A temporary digital supplement of pounds 1.99 a month - pounds 23.88 a year - will start in April 2000 and be phased out when the analogue signals most people now watch are finally switched off.

Television licences should be expressed as monthly fees so consumers can compare them more easily with their television subscriptions.

The BBC's income from the digital fee will grow to between pounds 150m and pounds 200m by 2006, depending on take-up of digital TV.

n The BBC has to find an extra pounds 350m a year in savings and pounds 250m a year og new commercial income by 2006.

Advertising, sponsorship and subscription are rejected as new sources of revenue.

The BBC licence fee should fall by 3.5 per cent in real terms over the next two years as planned.

Only digital levy money should be spent on the BBC's digital services - BBC Choice, BBC News 24, BBC Parliament, BBC Knowledge and BBC Online.

Two licence fees should not mean a two-tier service, and the BBC should actively seek to expand access to digital services and mount community- wide campaigns.

ACCOUNTABILITY:

BBC accounts to be examined by the National Audit Office and MPs.
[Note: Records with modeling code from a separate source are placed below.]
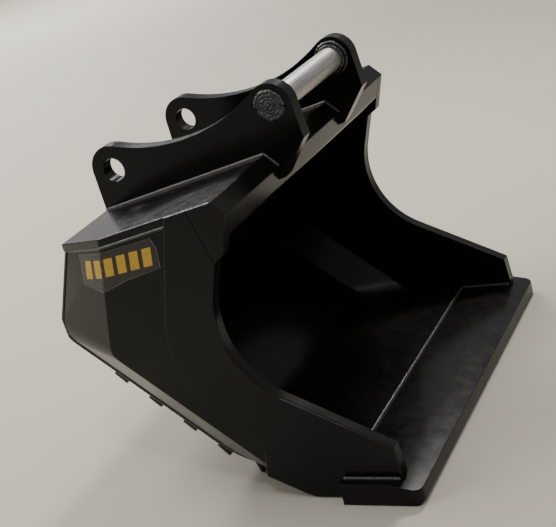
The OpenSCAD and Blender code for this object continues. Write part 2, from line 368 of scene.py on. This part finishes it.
def finished(mesh: bmesh.types.BMesh, name: str, material: bpy.types.Material,
             smooth: bool = True) -> bpy.types.Object:
    """Turn a bmesh into a piece that rides on the bucket.

    Args:
        mesh: The piece's shape, in place.
        name: Piece name.
        material: Its finish.
        smooth: Whether its faces shade smooth.

    Returns:
        The new object.
    """
    data = bpy.data.meshes.new(name)
    for face in mesh.faces:
        face.smooth = smooth
    mesh.to_mesh(data)
    mesh.free()
    piece = bpy.data.objects.new(name, data)
    bpy.context.scene.collection.objects.link(piece)
    data.materials.append(material)
    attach(piece, "root")
    LOG.info("%s: %d faces", name, len(data.polygons))
    return piece


@dataclass
class SideView:
    """Turns side-view points, reach from the rear pin and height, into places in the frame."""

    axis_y: float

    def at(self, x: float, reach: float, height: float) -> Vector:
        """Place of a side-view point, all in millimetres.

        Args:
            x: Distance across from the middle.
            reach: Reach ahead of the rear pin.
            height: Height over the ground.

        Returns:
            The point in metres.
        """
        return Vector((x * MM, self.axis_y - reach * MM, height * MM))


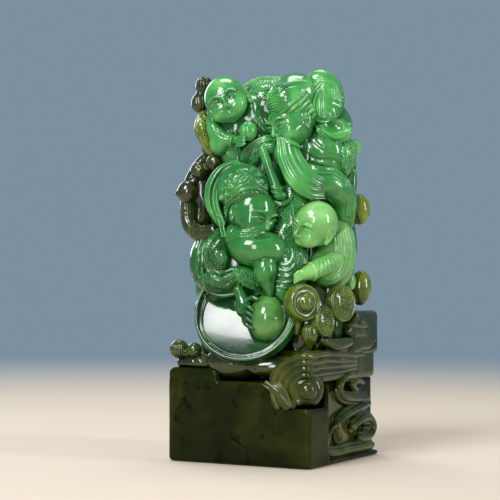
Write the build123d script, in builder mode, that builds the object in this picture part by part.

n Ministers jointly to appoint accountants who oversee the BBC's fair trading commitment.

PRIVATISATION:

Most of BBC Resources, the pounds 200m division that includes studios, outside broadcast units, costumes and other technical and craft support, should be sold off.

BBC Worldwide, the corporation's commercial arm, should sell a 49 per cent stake to private enterprise.

CONCESSIONARY LICENCES:

The concessionary television licence for blind people should be increased from pounds 1.25 to half-price.

Existing concessions for elderly people in sheltered accommodation with wardens should be retained.